While we’ve since learned it was a relatively unsophisticated attack, the Target data breach remains anchored in the headlines and, thanks to the more recent security breach reported at giant grocery chain Morrisons in the UK, we can’t get away from the risk posed to business by the ‘Insider Threat’. Events of the last few months have thrust the dangers of privileged user abuse into the spotlight. However, while these security incidents do vary in terms of scale and impact, they all point to the fact that businesses are still struggling to defend their resources from those legitimately within the perimeter.
Hot on the heels of our last study with the Enterprise Strategy Group, Vormetric has just announced the findings of a report into the scale of the Insider Threat across Europe – and, given the aforementioned high-profile examples, the results were surprising to say the least. What struck me most about this piece of research from Ovum was the fact that despite the growing frequency of these incidents and a clear growth in awareness of the matter, organisations are challenged when it comes to containing this very real attack vector. As an example, almost half of the 500 IT decision makers reported that insider threats have become more difficult to detect, and are concerned about the things that their own users can do with sensitive data. Unsurprisingly, a mere 9% felt safe from insider threats – with that number falling to just 6% in the UK.
Part of the complexity stems from the changing nature and definition of a ‘privileged user’. What was once a traditional insider with legitimate access rights has now become almost anybody with credentials to view and modify data across corporate networks – think contractors, system engineers and network maintenance guys, for instance. In addition, as well-funded cybercriminals increase in sophistication, and rarely lack in determination, a further threat comes from privileged user accounts being compromised. Once hijacked, these access credentials can be used as a way for outside hackers to infiltrate lucrative corporate networks. Done with such stealth, and lying undiscovered for long periods of time, it’s no wonder that so many people seem daunted at the prospect of managing this multi-faceted risk.

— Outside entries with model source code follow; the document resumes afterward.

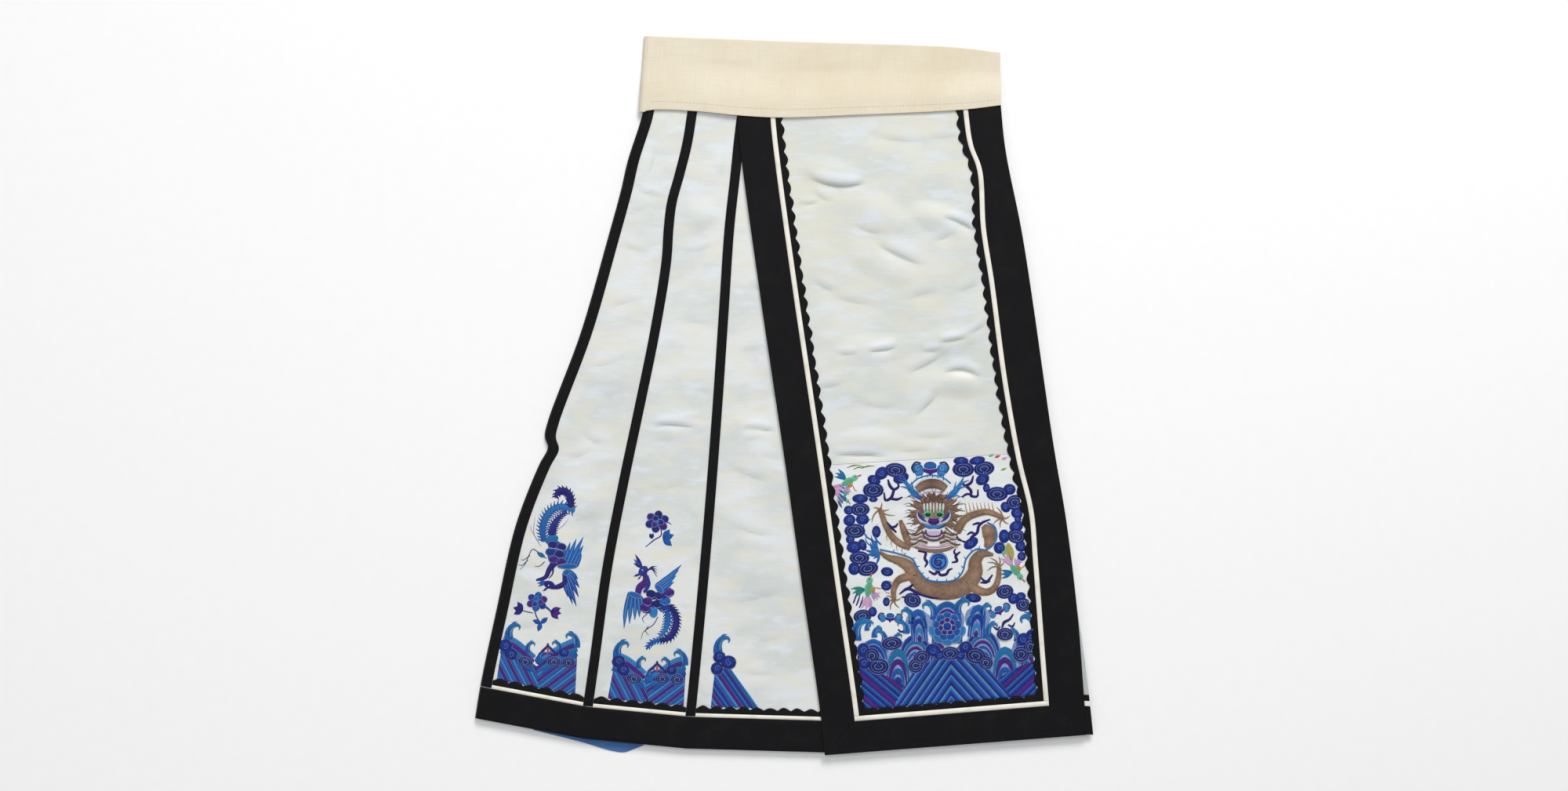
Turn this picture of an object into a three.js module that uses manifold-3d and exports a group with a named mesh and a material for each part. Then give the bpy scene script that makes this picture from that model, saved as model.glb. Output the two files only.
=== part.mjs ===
// A horse-face skirt of satin with black bands, laid flat and folded in half.
// Millimetres, +Z up. The skirt lies on z = 0 with its waistband towards +Y. The origin is
// under the middle of the laid skirt. Every piece of cloth is its own closed wall. The layers
// that the fold hides share one stack, and the pieces that show lie on it one above another.
import * as THREE from 'three';
import { mergeVertices } from 'three/addons/utils/BufferGeometryUtils.js';
import Module from 'manifold-3d';

const wasm = await Module();
wasm.setup();

// Cloth
const satinThickness = 1.2; // satin with its lining
const trimThickness = 1.0;
const waistbandThickness = 2.0; // cotton, doubled
const liningThickness = 1.6;
const seamGap = 0.3;

// Widths of the bands and trims
const goreBandWidth = 12.5;
const goreHemHeight = 41.5;
const gorePipingWidth = 4.6;
const goreScallopWidth = 6;
const faceBorderWidth = 43;
const faceHemHeight = 41;
const facePipingWidth = 6;
const faceScallopWidth = 6.5;
const scallopRise = 3;
const scallopPitch = 19;
const bandFootGap = 1; // between a narrow band's foot and the hem band
const underTuck = 32; // how far the last gore reaches under the face
const blockTopShare = 0.5545; // where the embroidered block starts, down the face
const edgeInset = 0.6; // a trim lies this far inside the panel's cut edge

// Levels, counted up through the stack
const stackHeight = 5.2;
const goreLevel = stackHeight + seamGap;
const goreTrimLevel = goreLevel + satinThickness + seamGap;
const faceLevel = goreTrimLevel + trimThickness + seamGap;
const faceTrimLevel = faceLevel + satinThickness + seamGap;
const waistbandLevel = faceTrimLevel + trimThickness + seamGap;
const plateauHeight = faceLevel - seamGap; // hidden layers under the face

// The fold at the left, an ellipse in section
const foldReach = 6;
const foldDrop = 4.5;
const foldClearance = 2.5; // between the turn of the fold and the layers inside it
const foldTurns = [0, 30, 60, 90];

// Lines of the laid skirt, from the waist down to the hem
const foldLine = rail([
  { x: -180, y: 377 }, { x: -184, y: 358 }, { x: -201, y: 305 }, { x: -210, y: 266 },
  { x: -227, y: 204 }, { x: -262, y: 82 }, { x: -305, y: -34 }, { x: -309, y: -53 },
  { x: -305, y: -68 }, { x: -317, y: -92 }, { x: -347, y: -170 }, { x: -372, y: -280 },
  { x: -392, y: -374 }, { x: -399.6, y: -420 },
]);
const secondSeam = rail([
  { x: -118, y: 377 }, { x: -126, y: 327 }, { x: -136, y: 287 }, { x: -146, y: 250 },
  { x: -150, y: 217 }, { x: -153, y: 174 }, { x: -168, y: 82 }, { x: -190, y: -25 },
  { x: -209, y: -115 }, { x: -230, y: -225 }, { x: -246, y: -341 }, { x: -261, y: -446 },
]);
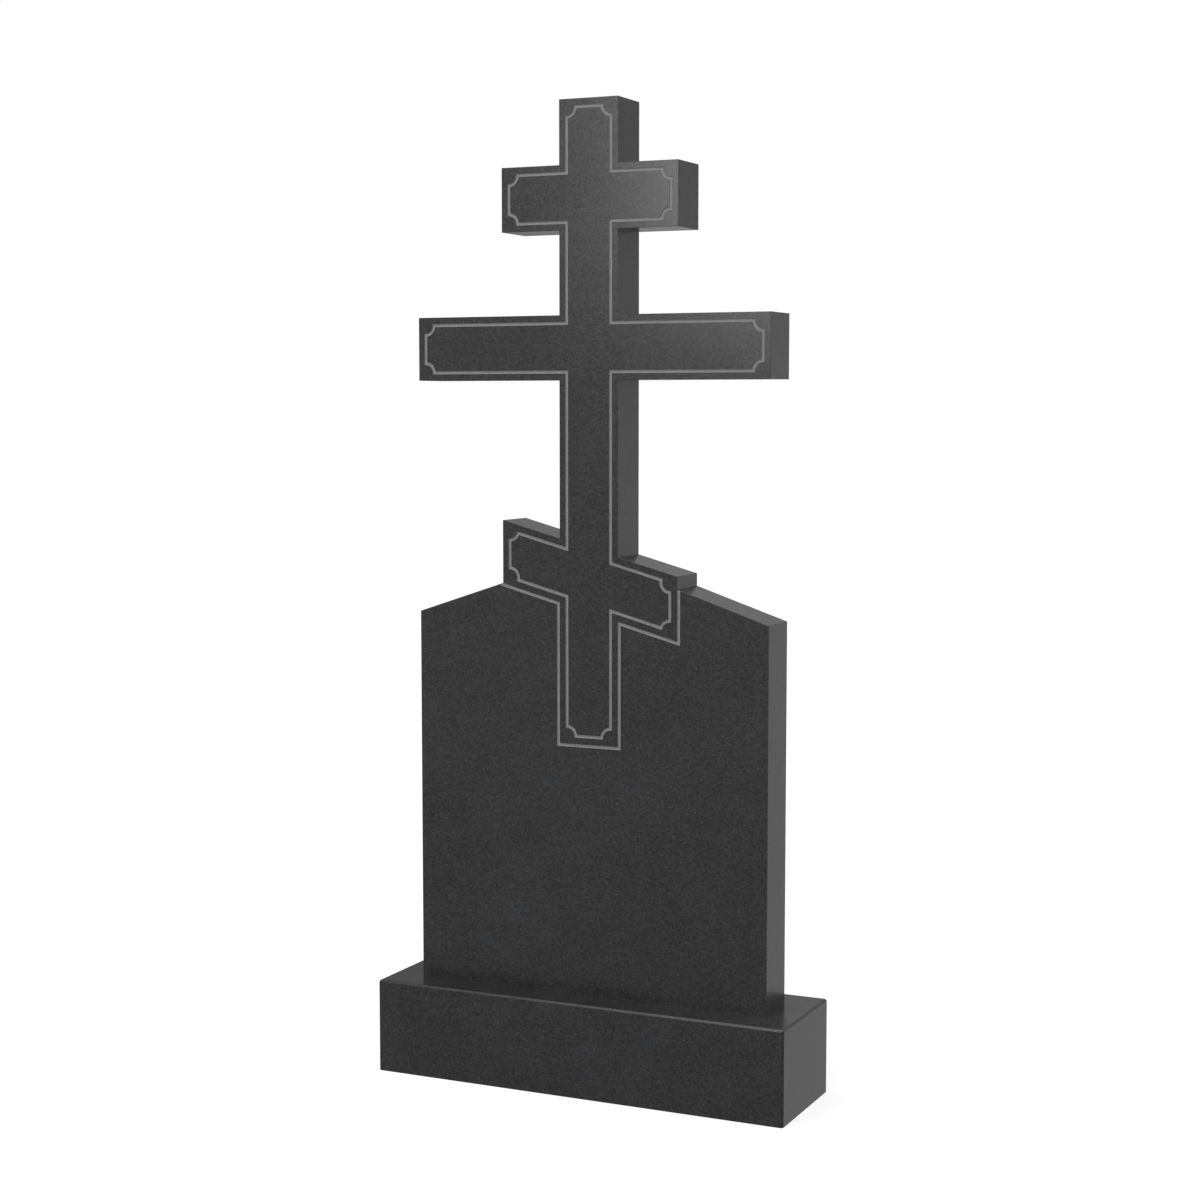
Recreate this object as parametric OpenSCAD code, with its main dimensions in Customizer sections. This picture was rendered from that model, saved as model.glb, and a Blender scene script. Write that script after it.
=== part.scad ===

I realise that this paints a somewhat bleak picture of the European IT security landscape, but luckily it’s not all bad. The silver lining here is that around two thirds of our survey respondents are taking steps to address insider threats by increasing IT security spend as a direct response to the risk. We’ve said it time and time again, but the only way to defend your most critical assets as threat actors begin to target the real treasure troves within organisations – the server level – is to take a data centric approach to security. This must involve implementing encryption and access policies to limit exposure, and the ability to monitor access to identify anomalous user activity. As more organisations begin to target their security spend in that direction, we may see an increased number of respondents feeling more secure about the insider threat the next time around.
On the other side of the coin, the above cannot be seen in a vacuum – as reports of data breaches escalate, data protection mandates are being rewritten to include some teeth – like the proposed penalty of fines of five percent of annual global revenue for those that fail to adequately protect the data they hold in their care. Furthermore, encryption is increasingly being incorporated as a key feature of these regulatory initiatives – pushing the practice well beyond the realms of simply satisfying compliance obligations and into the space of industry-standard best practice.
Another interesting point of the research to call out is that European customers are concerned about data security when it comes to working with contractors and hosting information in the cloud. Yet, the economic benefit of these IT architectures and approaches are too good to miss out on. It is our vision, our goal, that our technology be used to enable businesses to embrace these transformative IT models while ensuring information and data is secure. This is what we strive to achieve every day.
In the past, integrating encryption into an existing IT infrastructure was not synonymous with “easy.” Fortunately, thanks to advances in how encryption is designed, the technology is now transparent, efficient, cost-effective and, dare I say, simple. Now, rather than security being something deemed to be expensive, intrusive and complex, encryption is now a catalyst to enable business, governments and educational institutions alike to achieve their internal objectives, brace themselves for coming legislation and meet the needs of their “customers.”